In Vancouver, rain gardens are the most common tool used during green infrastructure projects, often popping up alongside things like bike lanes. The city boasts about 200 of them scattered around places like False Creek and Marpole.
In North Vancouver, Ashworth has worked on four rain gardens, including a recent project at Wagg Creek, which was just planted, as well as a more mature rain garden at Capilano Mall. The mall’s rain garden filters runoff before it can reach nearby creeks.
Ready for planting
After the final bell, members of Delta Secondary School’s environment club meet near the tennis courts. It’s planting day for the school’s rain garden, the 33rd project Jones has helped create in the Lower Mainland (Howie’s work with the city now revolves around Burns Bog).
Previously, there was a patch of sun-poor, half-dead grass in this long sliver of sloped ground located off the school’s north side. Today, the grass has been removed, during what Jones called an “archaeological dig for toys.” With all the dirt work complete, the garden is now ready for planting.
Jones has already laid out the plants along the garden. There’s red flowering currant and David viburnum; Dwarf mugo pine, dwarf cultivar and western sword fern; two more types of cultivar: Azalea and Bergenia and sweet flag grass; plus Sedum ‘Angelina’ and common bugle for ground cover.
The students chat about upcoming grad events as Jones makes the rounds.
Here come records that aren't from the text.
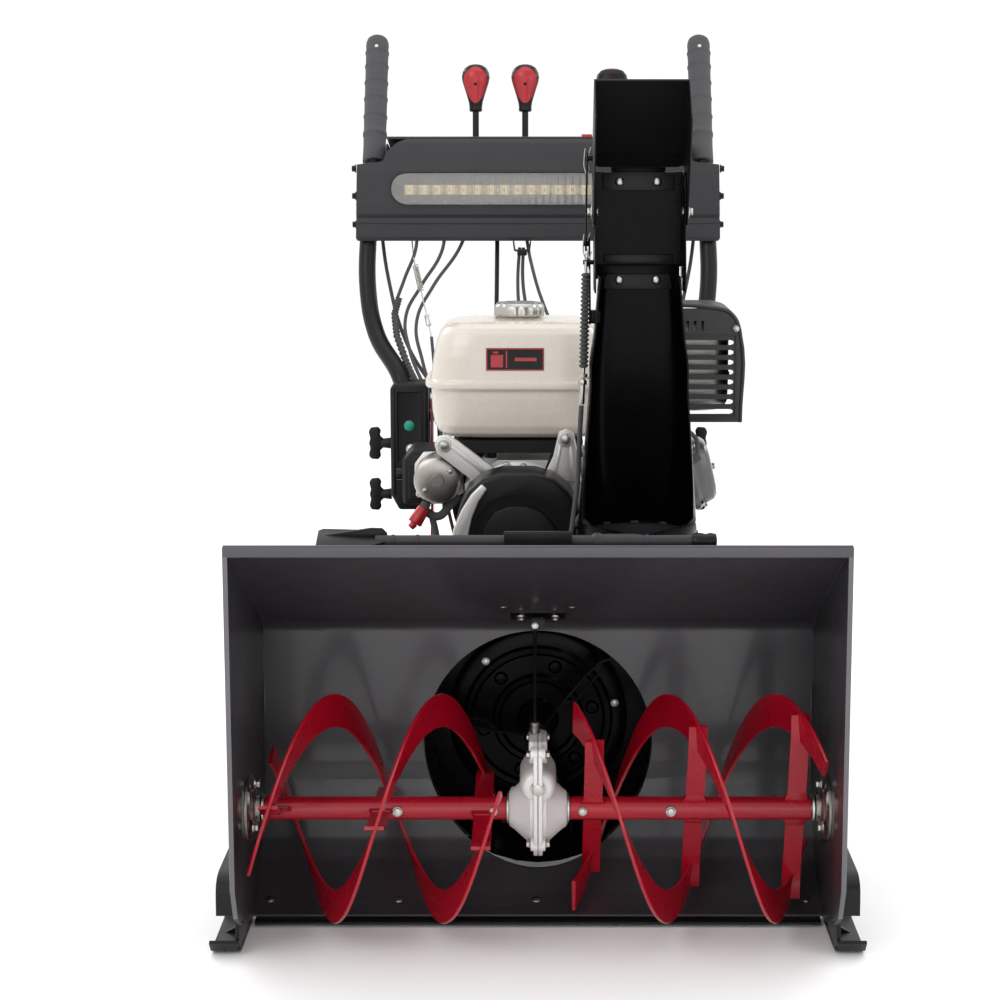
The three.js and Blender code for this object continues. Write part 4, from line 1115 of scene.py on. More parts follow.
# ------------------------------------------------------------------ engine
ENGINE_LEAN = math.degrees(-0.224)
TANK_STOPS = [
    (0, 590), (0.4, 590), (0.72, 590.6), (0.84, 593), (0.91, 599), (0.955, 610), (0.975, 628), (0.985, 648),
    (0.988, 663), (1.0, 665.6), (1.045, 666), (1.05, 668), (1.05, 673), (1.045, 675), (1.0, 675.2),
    (0.988, 678), (0.975, 692), (0.955, 712), (0.925, 730), (0.885, 745), (0.83, 754), (0.74, 759),
    (0.55, 761), (0.3, 761.4), (0, 761.4)
]


def tank_front(x, z):
    """How far forward the tank's skin is at a place."""
    for (s0, z0), (s1, z1) in zip(TANK_STOPS, TANK_STOPS[1:]):
        if z0 <= z <= z1 and z1 > z0:
            scale = s0 + (s1 - s0) * (z - z0) / (z1 - z0)
    part = min(0.999, abs((x + 27) / (134 * scale)))
    return 713 - 108 * scale * (1 - part ** 5) ** 0.2


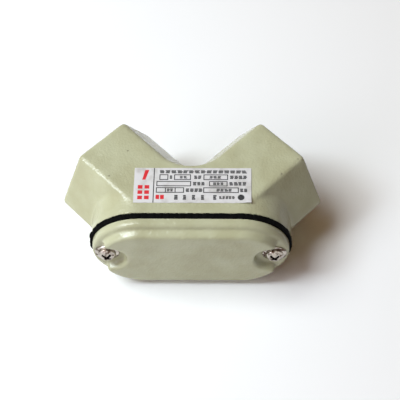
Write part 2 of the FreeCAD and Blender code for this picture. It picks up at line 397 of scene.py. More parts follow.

For many of them, it’s their first time planting outside of their grandma’s yard. While they’re well-versed in the big paralyzing climate issues, this exercise allows them to develop practical skills that can — literally — help in their own backyard.
In under an hour, the club has everything planted. What was sickly grass before is now a fledgling rain garden. As staff exit the school, they pause to admire the students’ handiwork.
Soon the roof’s downspout pipes will be disconnected, that water destined for a rain garden detour, rather than a one-way ticket to the stormwater system. Then the garden will truly come to life.